TASK>
Write out exactly the lines from the line with "Write part 2" through the line with "END_HALF = 0.050", both ends included, and no other line.

SUPPLIED RECORDS>

• • • • • • •

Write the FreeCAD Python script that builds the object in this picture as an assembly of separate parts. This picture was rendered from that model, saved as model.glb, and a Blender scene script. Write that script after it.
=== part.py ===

• • • • • • •

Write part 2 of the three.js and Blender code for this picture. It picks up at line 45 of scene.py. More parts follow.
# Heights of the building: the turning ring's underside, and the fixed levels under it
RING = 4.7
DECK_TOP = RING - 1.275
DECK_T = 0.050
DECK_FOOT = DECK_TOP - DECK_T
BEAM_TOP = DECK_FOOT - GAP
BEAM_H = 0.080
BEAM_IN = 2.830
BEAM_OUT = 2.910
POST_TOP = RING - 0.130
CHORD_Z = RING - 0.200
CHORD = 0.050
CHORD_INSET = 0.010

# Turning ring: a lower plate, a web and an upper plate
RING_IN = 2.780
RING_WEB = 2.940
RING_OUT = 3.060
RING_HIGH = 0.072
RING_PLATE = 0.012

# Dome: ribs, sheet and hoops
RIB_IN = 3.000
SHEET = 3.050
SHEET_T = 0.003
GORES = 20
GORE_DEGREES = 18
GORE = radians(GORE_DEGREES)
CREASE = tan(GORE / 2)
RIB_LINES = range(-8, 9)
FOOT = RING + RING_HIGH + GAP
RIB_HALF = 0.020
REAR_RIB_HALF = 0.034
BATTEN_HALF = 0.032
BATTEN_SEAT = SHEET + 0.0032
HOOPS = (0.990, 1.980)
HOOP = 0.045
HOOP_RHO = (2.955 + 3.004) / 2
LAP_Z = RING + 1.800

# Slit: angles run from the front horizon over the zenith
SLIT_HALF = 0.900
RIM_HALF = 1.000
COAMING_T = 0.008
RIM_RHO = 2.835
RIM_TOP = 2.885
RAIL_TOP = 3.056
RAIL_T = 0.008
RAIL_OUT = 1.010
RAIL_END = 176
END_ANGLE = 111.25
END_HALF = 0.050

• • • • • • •

CORRECT ANSWER>
Write part 2 of the three.js and Blender code for this picture. It picks up at line 45 of scene.py. More parts follow.
# Heights of the building: the turning ring's underside, and the fixed levels under it
RING = 4.7
DECK_TOP = RING - 1.275
DECK_T = 0.050
DECK_FOOT = DECK_TOP - DECK_T
BEAM_TOP = DECK_FOOT - GAP
BEAM_H = 0.080
BEAM_IN = 2.830
BEAM_OUT = 2.910
POST_TOP = RING - 0.130
CHORD_Z = RING - 0.200
CHORD = 0.050
CHORD_INSET = 0.010

# Turning ring: a lower plate, a web and an upper plate
RING_IN = 2.780
RING_WEB = 2.940
RING_OUT = 3.060
RING_HIGH = 0.072
RING_PLATE = 0.012

# Dome: ribs, sheet and hoops
RIB_IN = 3.000
SHEET = 3.050
SHEET_T = 0.003
GORES = 20
GORE_DEGREES = 18
GORE = radians(GORE_DEGREES)
CREASE = tan(GORE / 2)
RIB_LINES = range(-8, 9)
FOOT = RING + RING_HIGH + GAP
RIB_HALF = 0.020
REAR_RIB_HALF = 0.034
BATTEN_HALF = 0.032
BATTEN_SEAT = SHEET + 0.0032
HOOPS = (0.990, 1.980)
HOOP = 0.045
HOOP_RHO = (2.955 + 3.004) / 2
LAP_Z = RING + 1.800

# Slit: angles run from the front horizon over the zenith
SLIT_HALF = 0.900
RIM_HALF = 1.000
COAMING_T = 0.008
RIM_RHO = 2.835
RIM_TOP = 2.885
RAIL_TOP = 3.056
RAIL_T = 0.008
RAIL_OUT = 1.010
RAIL_END = 176
END_ANGLE = 111.25
END_HALF = 0.050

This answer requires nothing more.